Related / Latest Publication:
Adélaïde Bon, The Little Girl on the Ice Floe (Quercus Books, 2019)

Patrick McGuinness’ has been a Professor of French and Comparative Literature at Oxford University and a Fellow of St Anne’s College since 1998. His main research interests include 19th and 20th century French literature, especially Poetry and Theatre; Anglo-American Modernism and modern poetry in English. He has writtten three colections of poems, The Canals of Mars, 19th Century Blues, Jilted City, and a novel, The Last Hundred Days, which was longlisted for the Man Booker Prize for Fiction, and won the Writers’ Guild Prize for Fiction and the Wales Book of the Year. In French it won the Prix du premier roman étranger 2013. His memoir, Other People’s Countries: A Journey into Memory (Cape 2014) won the Duff Cooper Prize and the Wales Book of the Year, and was shortlisted for the James Tait Black and the PEN Ackerley Prize. It appears as Vide-grenier in French from Grasset.

Related / Latest Publication:
Patrick McGuinness, Poetry and Radical Politics in fin de siècle France: From Anarchism to Action française (Oxford University Press, 2019)
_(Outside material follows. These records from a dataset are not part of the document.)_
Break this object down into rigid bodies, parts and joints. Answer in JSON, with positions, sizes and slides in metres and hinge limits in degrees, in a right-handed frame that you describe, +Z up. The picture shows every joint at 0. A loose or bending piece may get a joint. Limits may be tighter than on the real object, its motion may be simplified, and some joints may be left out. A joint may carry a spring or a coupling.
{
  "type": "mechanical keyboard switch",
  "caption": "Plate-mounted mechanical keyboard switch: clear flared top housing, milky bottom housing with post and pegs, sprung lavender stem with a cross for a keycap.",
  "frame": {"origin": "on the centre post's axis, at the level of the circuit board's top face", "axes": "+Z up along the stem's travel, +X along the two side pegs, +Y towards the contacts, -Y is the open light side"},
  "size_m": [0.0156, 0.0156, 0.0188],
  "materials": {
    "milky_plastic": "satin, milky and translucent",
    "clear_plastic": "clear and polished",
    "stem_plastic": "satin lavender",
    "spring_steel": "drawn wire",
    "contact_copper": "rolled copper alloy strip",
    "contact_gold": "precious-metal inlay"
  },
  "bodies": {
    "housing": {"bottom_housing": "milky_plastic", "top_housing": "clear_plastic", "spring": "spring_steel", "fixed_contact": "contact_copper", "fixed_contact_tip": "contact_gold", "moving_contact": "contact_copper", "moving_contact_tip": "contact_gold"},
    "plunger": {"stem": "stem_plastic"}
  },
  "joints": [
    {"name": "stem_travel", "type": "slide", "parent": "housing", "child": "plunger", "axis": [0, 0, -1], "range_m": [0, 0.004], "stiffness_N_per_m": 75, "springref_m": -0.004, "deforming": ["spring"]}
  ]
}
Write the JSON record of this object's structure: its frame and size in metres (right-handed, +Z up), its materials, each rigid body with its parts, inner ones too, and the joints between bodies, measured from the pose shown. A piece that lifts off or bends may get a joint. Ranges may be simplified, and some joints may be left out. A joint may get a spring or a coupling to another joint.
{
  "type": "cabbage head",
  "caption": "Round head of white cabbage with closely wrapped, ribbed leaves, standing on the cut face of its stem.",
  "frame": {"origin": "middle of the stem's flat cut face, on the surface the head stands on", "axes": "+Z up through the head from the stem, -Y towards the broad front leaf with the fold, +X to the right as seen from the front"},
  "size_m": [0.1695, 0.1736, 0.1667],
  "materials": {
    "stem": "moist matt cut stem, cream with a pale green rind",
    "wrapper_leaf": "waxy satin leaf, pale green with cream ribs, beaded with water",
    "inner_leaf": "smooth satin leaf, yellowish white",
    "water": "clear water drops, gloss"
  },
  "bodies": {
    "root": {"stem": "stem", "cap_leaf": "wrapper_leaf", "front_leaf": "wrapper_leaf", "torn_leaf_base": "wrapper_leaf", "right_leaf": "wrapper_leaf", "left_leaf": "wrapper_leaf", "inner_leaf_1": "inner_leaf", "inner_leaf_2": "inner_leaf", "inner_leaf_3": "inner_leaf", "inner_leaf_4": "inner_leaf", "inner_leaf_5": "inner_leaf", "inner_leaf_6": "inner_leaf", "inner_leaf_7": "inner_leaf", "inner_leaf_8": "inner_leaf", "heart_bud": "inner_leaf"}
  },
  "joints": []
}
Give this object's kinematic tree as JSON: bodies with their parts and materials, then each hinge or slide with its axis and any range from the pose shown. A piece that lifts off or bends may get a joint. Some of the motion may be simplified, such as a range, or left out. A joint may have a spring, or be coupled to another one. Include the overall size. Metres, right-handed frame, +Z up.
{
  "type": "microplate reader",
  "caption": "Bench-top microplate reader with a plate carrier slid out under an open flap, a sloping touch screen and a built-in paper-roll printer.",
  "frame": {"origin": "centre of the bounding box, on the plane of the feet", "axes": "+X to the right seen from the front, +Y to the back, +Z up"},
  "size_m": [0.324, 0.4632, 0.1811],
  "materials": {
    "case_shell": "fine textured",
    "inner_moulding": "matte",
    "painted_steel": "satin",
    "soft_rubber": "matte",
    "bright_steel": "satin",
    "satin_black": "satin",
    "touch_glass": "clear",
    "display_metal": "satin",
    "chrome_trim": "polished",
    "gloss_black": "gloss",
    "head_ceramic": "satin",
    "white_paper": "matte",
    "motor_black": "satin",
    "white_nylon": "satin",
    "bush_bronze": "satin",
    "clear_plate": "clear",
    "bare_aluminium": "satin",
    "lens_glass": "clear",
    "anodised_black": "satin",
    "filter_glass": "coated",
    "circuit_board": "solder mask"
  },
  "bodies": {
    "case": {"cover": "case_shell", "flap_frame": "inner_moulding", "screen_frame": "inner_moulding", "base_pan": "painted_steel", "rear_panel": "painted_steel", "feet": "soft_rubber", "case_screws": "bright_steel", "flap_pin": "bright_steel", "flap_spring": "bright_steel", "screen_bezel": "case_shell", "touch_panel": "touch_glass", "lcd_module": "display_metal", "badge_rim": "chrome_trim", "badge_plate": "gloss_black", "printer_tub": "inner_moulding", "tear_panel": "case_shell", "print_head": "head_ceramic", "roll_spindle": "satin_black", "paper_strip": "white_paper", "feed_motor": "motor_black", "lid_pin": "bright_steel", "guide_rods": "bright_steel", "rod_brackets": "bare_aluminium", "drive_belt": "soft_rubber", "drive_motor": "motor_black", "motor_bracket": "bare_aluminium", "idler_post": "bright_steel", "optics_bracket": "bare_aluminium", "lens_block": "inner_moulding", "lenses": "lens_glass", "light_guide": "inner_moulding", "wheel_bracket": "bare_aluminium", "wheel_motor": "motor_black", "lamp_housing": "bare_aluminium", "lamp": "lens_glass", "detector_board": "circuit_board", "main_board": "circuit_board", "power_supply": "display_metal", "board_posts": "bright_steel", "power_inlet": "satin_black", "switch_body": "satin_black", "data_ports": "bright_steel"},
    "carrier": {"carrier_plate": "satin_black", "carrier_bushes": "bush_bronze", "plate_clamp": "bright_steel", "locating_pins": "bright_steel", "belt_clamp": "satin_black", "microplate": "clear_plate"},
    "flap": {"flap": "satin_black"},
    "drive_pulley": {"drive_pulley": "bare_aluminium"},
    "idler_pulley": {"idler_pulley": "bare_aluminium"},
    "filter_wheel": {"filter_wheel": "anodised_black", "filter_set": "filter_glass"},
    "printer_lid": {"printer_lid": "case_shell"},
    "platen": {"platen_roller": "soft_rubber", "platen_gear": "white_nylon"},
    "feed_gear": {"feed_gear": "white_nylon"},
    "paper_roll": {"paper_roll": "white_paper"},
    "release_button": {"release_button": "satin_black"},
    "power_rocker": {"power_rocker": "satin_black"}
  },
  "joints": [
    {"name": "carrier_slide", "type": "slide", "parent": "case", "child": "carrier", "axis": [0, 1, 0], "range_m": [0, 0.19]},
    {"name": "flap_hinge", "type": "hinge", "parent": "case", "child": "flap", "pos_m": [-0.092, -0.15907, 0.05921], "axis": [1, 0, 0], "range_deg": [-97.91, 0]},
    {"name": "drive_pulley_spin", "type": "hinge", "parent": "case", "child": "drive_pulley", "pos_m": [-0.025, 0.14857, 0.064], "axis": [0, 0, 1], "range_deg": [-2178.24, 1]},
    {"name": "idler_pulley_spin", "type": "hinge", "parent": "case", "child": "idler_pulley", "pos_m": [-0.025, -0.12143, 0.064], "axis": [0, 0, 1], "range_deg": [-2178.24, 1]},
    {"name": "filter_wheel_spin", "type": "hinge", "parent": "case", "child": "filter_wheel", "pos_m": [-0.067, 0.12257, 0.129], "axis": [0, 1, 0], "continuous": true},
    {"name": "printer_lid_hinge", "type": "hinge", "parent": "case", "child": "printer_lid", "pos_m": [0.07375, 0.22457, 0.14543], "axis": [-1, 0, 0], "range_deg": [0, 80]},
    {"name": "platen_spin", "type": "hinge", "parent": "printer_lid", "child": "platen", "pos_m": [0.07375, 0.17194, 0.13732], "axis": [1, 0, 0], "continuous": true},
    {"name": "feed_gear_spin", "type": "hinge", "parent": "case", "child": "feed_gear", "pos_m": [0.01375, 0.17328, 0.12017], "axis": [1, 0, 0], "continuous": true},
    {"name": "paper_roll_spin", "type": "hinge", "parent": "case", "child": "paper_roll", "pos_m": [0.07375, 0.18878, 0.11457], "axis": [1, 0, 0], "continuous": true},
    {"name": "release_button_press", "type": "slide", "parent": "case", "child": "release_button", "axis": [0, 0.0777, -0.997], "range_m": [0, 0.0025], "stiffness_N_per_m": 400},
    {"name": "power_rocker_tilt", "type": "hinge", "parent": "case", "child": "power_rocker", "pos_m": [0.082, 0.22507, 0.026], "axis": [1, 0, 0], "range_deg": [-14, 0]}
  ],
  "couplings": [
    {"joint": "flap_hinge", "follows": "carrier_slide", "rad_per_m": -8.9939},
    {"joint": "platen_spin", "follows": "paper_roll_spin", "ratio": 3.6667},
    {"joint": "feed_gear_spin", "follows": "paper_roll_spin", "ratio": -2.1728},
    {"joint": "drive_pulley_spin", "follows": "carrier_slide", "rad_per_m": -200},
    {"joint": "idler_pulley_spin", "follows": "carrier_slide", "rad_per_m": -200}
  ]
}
Born and raised in Paris, Christian Michel spent part of his professional life in the corporate world, with long stints in Geneva and Moscow. Mercantile activities didn't dim his interest in philosophy. He started writing articles on the meaning of economics, what it does to human beings and societies, eventually lecturing on the subject after moving to London. Christian has been organising the café philo at the Institut français for 9 years.